# stonechip/paint - under sill



## MarkMac (Mar 4, 2011)

Hi all, ive noticed that the paint/underseal underneath my sills has been chipped away over time and has started to show signs of rust in places, so want to rub it down and re stonechip/re-paint them, whats the best plan of attack? and what will i need? as im not willing to spend a couple of hundred quid a bodyshop will charge me when im sure i can tidy to a decent standard, p.s its only really underneath so out of site except,with 1 very small visable section,but still very low down so wont really be very noticeable. 

cheers Mark


----------



## J.D (Apr 26, 2012)

Blue Bosch grinder with a wire brush.


----------



## MarkMac (Mar 4, 2011)

Cheers, i dont have a grinder, but its not very bad just a few little spots of discolouration,i suppose the first signs of rust would be a better discription, thought id tidy it up thats all :thumb: couldnt i just rub any bits down i deem necessary with sand paper [what grade etc]?

cheers all :thumb:


----------



## J.D (Apr 26, 2012)

MarkMac said:


> Cheers, i dont have a grinder, but its not very bad just a few little spots of discolouration,i suppose the first signs of rust would be a better discription, thought id tidy it up thats all :thumb: couldnt i just rub any bits down i deem necessary with sand paper [what grade etc]?
> 
> cheers all :thumb:


Chuck some pictures up mate.

Im sure theres loads of people here that can help....

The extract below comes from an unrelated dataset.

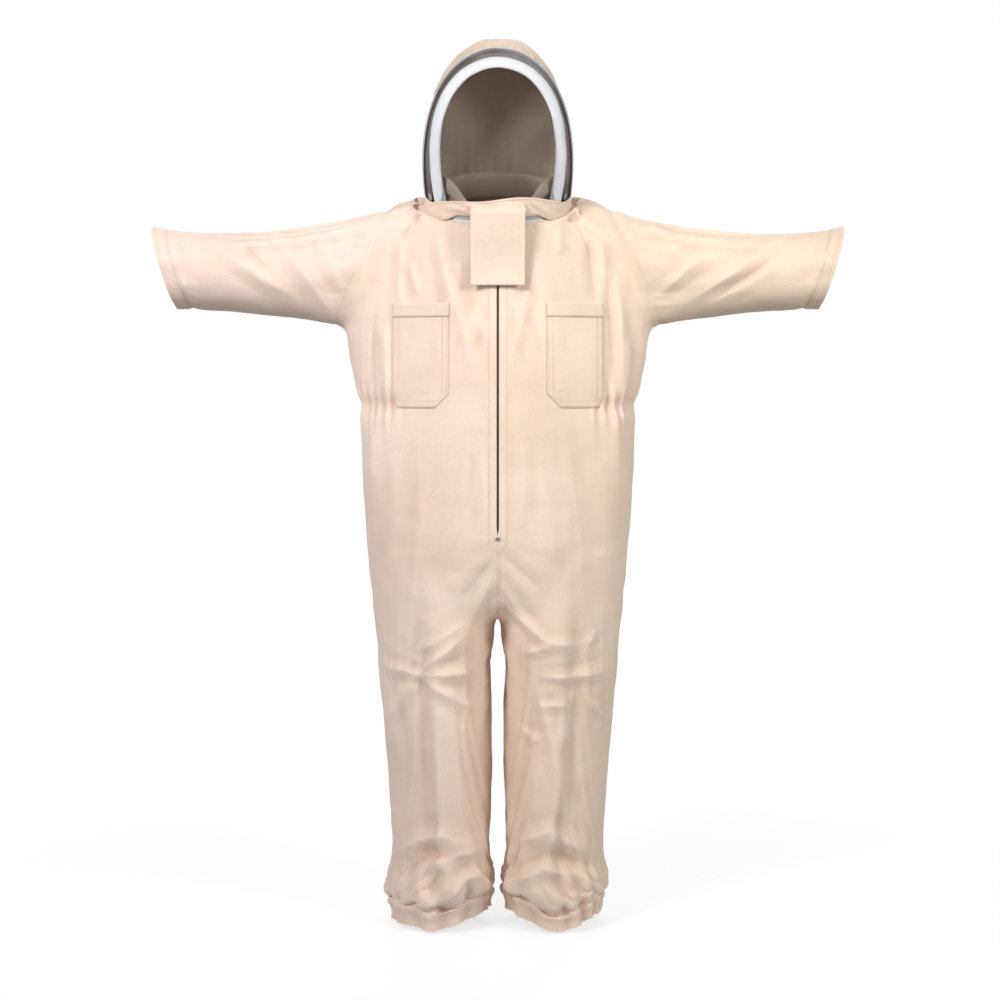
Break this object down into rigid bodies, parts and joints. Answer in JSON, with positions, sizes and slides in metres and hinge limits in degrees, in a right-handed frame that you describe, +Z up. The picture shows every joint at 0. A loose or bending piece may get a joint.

If you can see rust you will have to grind it out, you cant really remove stonechip paint or the rust beneath it properly with any grade of sand paper.

I know it sounds a big deal but its not really, you can buy stone chip in an aerosol, just leave the can in boiling water before you spray.

You can buy a grinder and wire brush up your local B&Q for 25 quid.

Go crazy on the rust spots with it, a rust spot will end up being 2 inches diameter by the time you have finished.

Once stonechip paint starts to flake and water gets trapped behind it the only sure, long term option really is to grind back down to bare metal, etch paint and re stone chip.

Make sure the car is stored in a dry place whilst you are doing all this and when you have... remove the plastic trim from above the sill (inside door) and spray waxoyl in the holes into the inside of the sill.

I completely hate waxoyl but it works.

And wear a mask if you are brush grinding or spraying stonechip paint.


----------



## Phil H (May 14, 2006)

3m body shutz under car coating is a great product, need a compressor though


----------



## lowejackson (Feb 23, 2006)

I would suggest giving Bilt Hamber a call www.bilthamber.com very helpful people or asking on their section


----------